Anyway I guess I'll stop about MW. I didn't play much of Oblivion, suffice to say, it didnt have that same feeling AT ALL. Leading me around everywhere.. either I fast travel or spend all week walking across from one side of the map to another (no in game fast travel!!!), No sense of progression.. and an actual NEED to sit there and grind skills in order to be better than NPCs when you level up.. wtf.
Skyrim. I like it. Its fun. For another gaming series I'd be over the moon. This isn't another series though, its TES. To me, the last remaining RPG series. Sure there's Mass Effect.. I dunno what else I dont play games enough anymore to know but, they arent the same. Linear. Painfully so. TES was the last series that built a really in depth open RPG. So while I enjoy the game, I am disappointed. Very disappointed. When I heard that they had taken away some of the level scaling, I freeking over the moon! I heard it had a more Morrowind feel I almost threw a party. In game fast travel? Wohoooo!!!! Can turn off the HUD? Yippeeee!!! Etc.
Turns out that the loot is scaled to [censored].
Turns out the in game fast travel is a crock. Still better than none though!
Turns out you can make the HUD invisible. (what if I wana shoot a bow? I just want the enemy markers, cave/point of interest markers and quest markers off)
Guess what? Aswell as that they took away so much of the coustomization. I am prepared to bet that almost all well built sword and board warriors have almost exactly the same perks. Their armour? pretty much the same.

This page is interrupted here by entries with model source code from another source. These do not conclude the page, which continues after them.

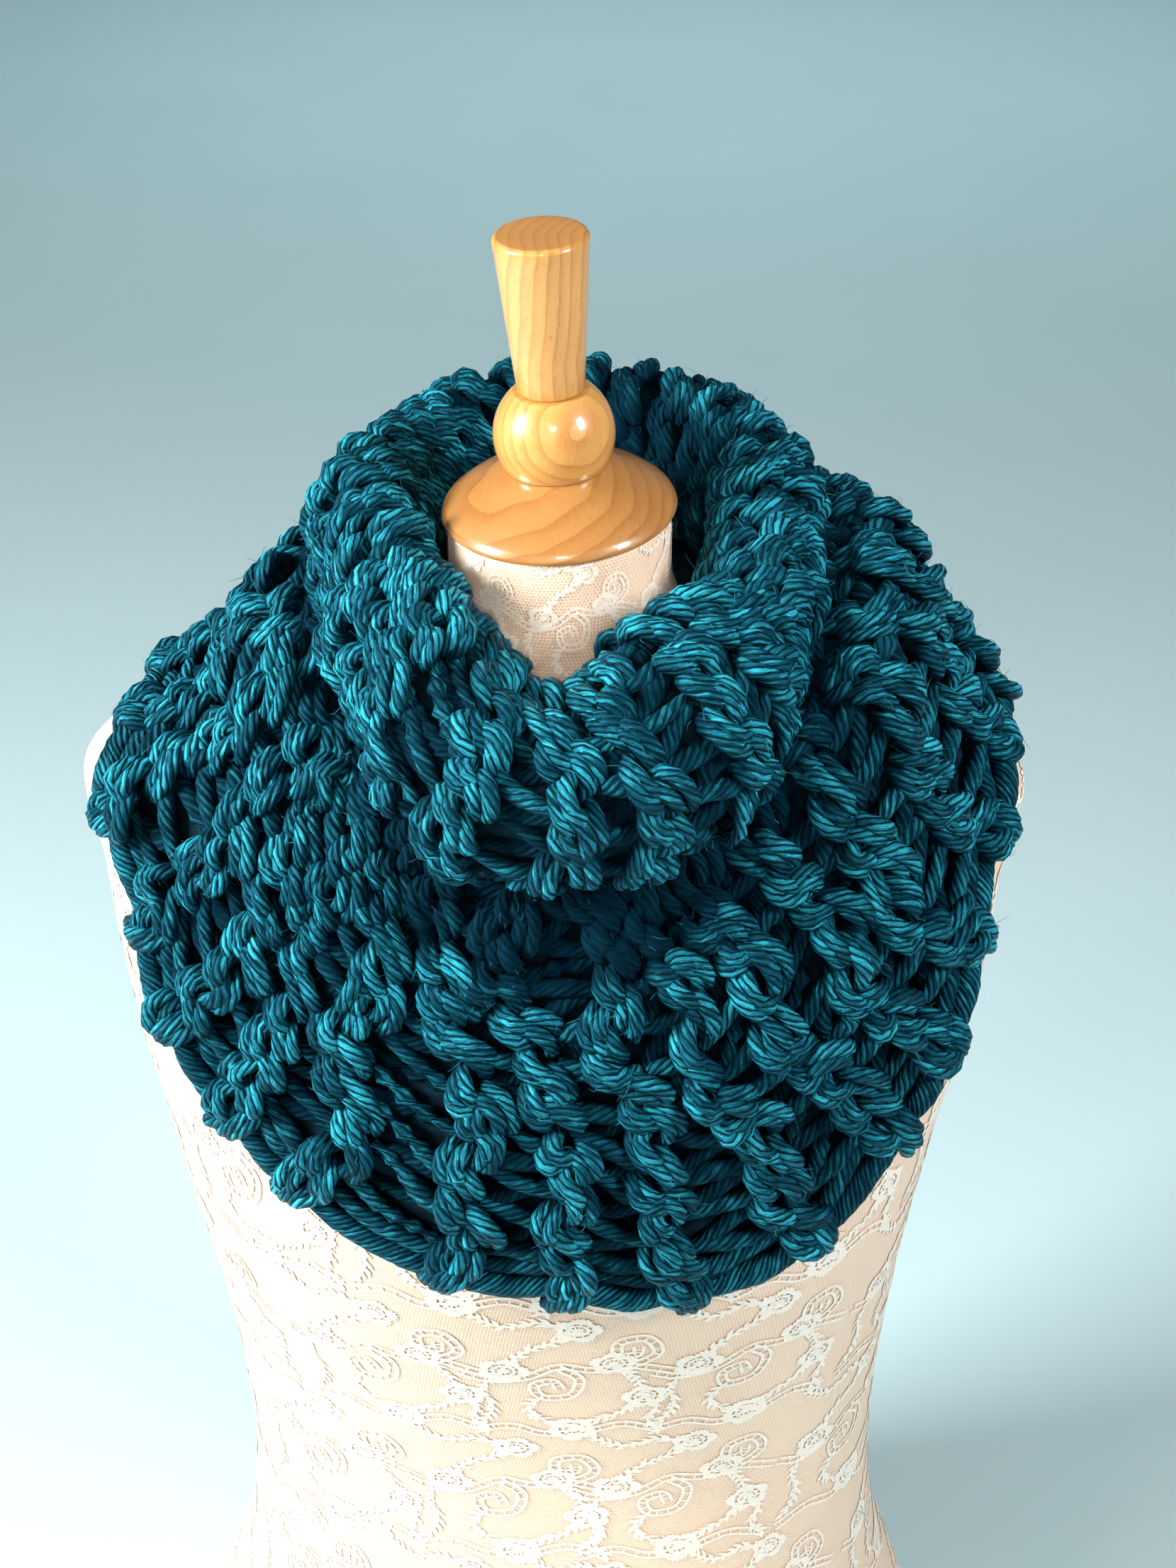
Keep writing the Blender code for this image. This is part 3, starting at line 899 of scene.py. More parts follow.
@dataclass(frozen=True)
class BackingFinish:
    """The cloth's inside in painted shade, with the rows of its stitches' backs."""

    name: str = "wool inside painted shade"
    # both colours are painted shade, far darker than the wool, for the cloth seen deep between the stitches
    light: Colour = (0.001, 0.024, 0.040)
    dark: Colour = (0.0004, 0.008, 0.018)
    waves_a_rib: float = 4.0
    row_height: float = 6.0 * MM
    fuzz_scale: float = 700.0
    light_span: Span = (0.3, 1.2)
    depth: float = 1.2 * MM

    def build(self) -> bpy.types.Material:
        """Builds the finish. The cloth's map gives rib numbers across, and metres up it.

        Returns:
            The material.
        """
        tree = Surface(self.name)
        across, up, _ = tree.parts(tree.cloth())
        ribs = tree.math("SINE", tree.times(across, 2 * math.pi * self.waves_a_rib))
        rows = tree.math("SINE", tree.times(up, 2 * math.pi / self.row_height))
        weave = tree.times(tree.total(ribs, rows), 0.25)
        fuzz = tree.noise(tree.place(), self.fuzz_scale, 3.0)
        relief = tree.total(weave, 0.5, tree.times(fuzz, 0.5))
        return tree.close(
            {
                "Base Color": tree.mix(tree.ramp(relief, self.light_span), self.dark, self.light),
                "Normal": tree.relief(relief, 0.8, self.depth),
                "Roughness": 0.9,
                "Specular IOR Level": 0.15,
            }
        )


def net_group() -> bpy.types.NodeTree:
    """A shader group that gives the threads and holes of a fine hexagonal net.

    Returns:
        The group.
    """
    group = bpy.data.node_groups.new("Fine net", "ShaderNodeTree")
    group.interface.new_socket(name="Cloth", in_out="INPUT", socket_type="NodeSocketVector")
    group.interface.new_socket(name="Pitch", in_out="INPUT", socket_type="NodeSocketFloat")
    group.interface.new_socket(name="Thread", in_out="OUTPUT", socket_type="NodeSocketFloat")
    tree = Tree(group)
    given = tree.add("NodeGroupInput").outputs
    across, up, _ = tree.parts(given["Cloth"])
    wave = tree.math("DIVIDE", 4 * math.pi / math.sqrt(3), given["Pitch"])
    flat = tree.times(up, wave)
    half_up = tree.times(flat, 0.5)
    side = tree.times(tree.times(across, wave), math.sqrt(3) / 2)
    phases = (flat, tree.total(side, half_up), tree.math("SUBTRACT", side, half_up))
    holes = tree.total(*(tree.math("COSINE", phase) for phase in phases))
    tree.feed(tree.add("NodeGroupOutput").inputs["Thread"], tree.ramp(holes, (-1.2, 1.6), 1.0, 0.0))
    return group


@dataclass(frozen=True)
class NetFinish:
    """Cream net stretched over the form's padding."""

    net: bpy.types.NodeTree
    name: str = "cream net"
    thread: Colour = (0.91, 0.715, 0.555)
    padding: Colour = (0.75, 0.50, 0.335)
    pitch: float = 1.5 * MM
    cloud_scale: float = 14.0
    cloud_span: Span = (0.4, 0.8)
    cloud_share: float = 0.18
    depth: float = 0.25 * MM

    def build(self) -> bpy.types.Material:
        """Builds the finish. The cloth's map gives metres across and up it.

        Returns:
            The material.
        """
        tree = Surface(self.name)
        group = tree.add("ShaderNodeGroup", {"Cloth": tree.cloth(), "Pitch": self.pitch}, node_tree=self.net)
        thread = group.outputs["Thread"]
        clouds = tree.noise(tree.place(), self.cloud_scale, 2.0)
        clouds = tree.ramp(clouds, self.cloud_span, 0.0, self.cloud_share)
        return tree.close(
            {
                "Base Color": tree.mix(clouds, tree.mix(thread, self.padding, self.thread), self.padding),
                "Normal": tree.relief(thread, 0.5, self.depth),
                "Roughness": 0.7,
                "Sheen Weight": 0.15,
            }
        )


@dataclass(frozen=True)
class LaceFinish:
    """Off-white lace thread, worked close."""

    name: str = "off-white lace"
    bright: Colour = (0.95, 0.865, 0.76)
    shaded: Colour = (0.87, 0.755, 0.635)
    thread_scale: float = 1500.0
    thread_span: Span = (0.3, 0.6)
    depth: float = 0.2 * MM

    def build(self) -> bpy.types.Material:
        """Builds the finish.

        Returns:
            The material.
        """
        tree = Surface(self.name)
        threads = tree.noise(tree.place(), self.thread_scale, 2.0)
        return tree.close(
            {
                "Base Color": tree.mix(tree.ramp(threads, self.thread_span), self.shaded, self.bright),
                "Normal": tree.relief(threads, 0.6, self.depth),
                "Roughness": 0.65,
            }
        )


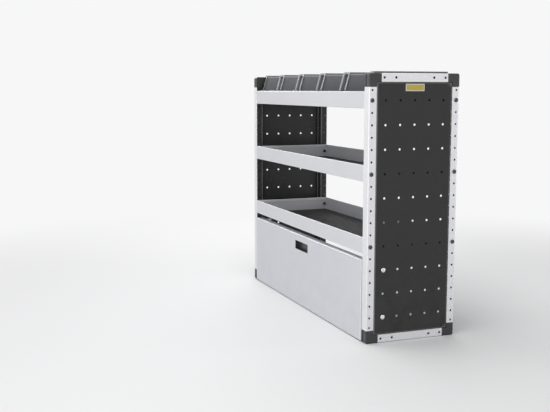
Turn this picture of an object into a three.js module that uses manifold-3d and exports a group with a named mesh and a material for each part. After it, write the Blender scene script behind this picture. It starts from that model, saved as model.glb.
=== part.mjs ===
// Racking unit for the load space of a van: two open end frames carry three lipped trays,
// a flap that drops forward closes the space below them, and five open fronted bins stand
// loose in the top tray.
// Millimetres. X runs along the unit, the front faces -Y and +Z is up. The origin lies on
// the floor under the middle of the unit. Right means +X and left means -X.
import * as THREE from "three";
import { mergeVertices } from "three/addons/utils/BufferGeometryUtils.js";
import Module from "manifold-3d";

const wasm = await Module();
wasm.setup();

// Whole frame, over the posts and the corner caps
const frameLength = 1395;
const frameDepth = 420;
const frameHeight = 1120;
const seatGap = 0.3;
const cutOverrun = 5;

// Corner posts and end bars, both of aluminium angle
const angleThickness = 2.5;
const postEndWidth = 34.5;
const postFrontWidth = 42;
const postCornerRadius = 5;
const barHeight = 35;
const barInset = 0.5;
const barHoleOffset = 88;
const barHoleDiameter = 10.5;

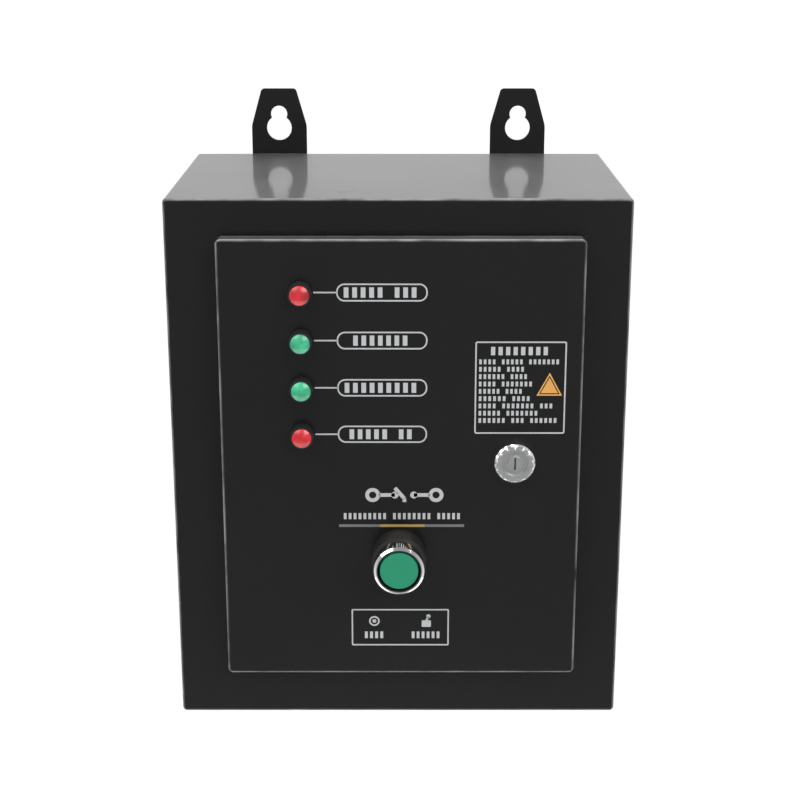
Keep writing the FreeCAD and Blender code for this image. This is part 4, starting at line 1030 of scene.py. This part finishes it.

Spells. Forget it. My mage lasted 1 day.
Bleh whatever. I'm not going to go on and on. More.
Anyway, what I'm trying to say, is that Skyrim is a great game. It has many, many improvements over the old games. The thing is though, you expect that from a game which is 5 or 10 years newer. What Skyrim isn't, is the game it should have been, as a TES game. The reason us 'old crusties' complain about this is, there is Nowhere else for us to go, other than back to P&P or replaying old games. You newer players can go to your RPG Hybreds, to your FPS games whatever.. but those of us who want a Pure RPG, are out of luck. TES used to be the last RPG series for us, but now that it's changed, we have nowhere left to go. So yes, I will be complaining about the streamlining.
A post by someone who is obviously better at english & smarter than me, explaining it again - maybe more easy to understand. Thanks Kovacius!
I had a couple of decades of game-playing before I played Morrowind, and have played numerous games since (most of them fairly complex Strategy or Empire-builders: HOI3, X3:TC, etc.). The things that made Morrowind, what little I've seen of Daggerfall, Fallout (the original), the very old d&D games (like Azure Bonds), Baldur's Gate, and many others entertaining was the sense of improvement and advancement, and giving you a feeling that what you were doing actually mattered. To me, having everything levelled and scaled, and having your status and accomplishments unrecognized and unremarked, while everyplace you go respawns and resets in 3 days or so (as in Oblivion) makes your presence and advancement pointless.
Technology should have made the "numbers" less visible: just play and let it happen. Instead, the numbers, and more importantly the meaning that those numbers represented, have been stripped from the game, or else rendered irrelevant by the simplified game mechanics and excessive scaling. Oblivion added perks, but made them mandatory at each 25 point skill increment; it REDUCED character diversity because every character had to take them at that point. Skyrim made the perks choosable, but removed Attributes from the game. Now, you now have perk trees instead of Attribute numbers, so you still have to manage it, and the Perks are in your face instead of the numbers. I don't see how that's "better", only "different".
I don't want "Morrowind 2.0", I want something BETTER, and definitely not more "simplistic". If that's "nostalgia glasses", I'm quite happy with this pair. I'm a lot less happy about the last two TES games.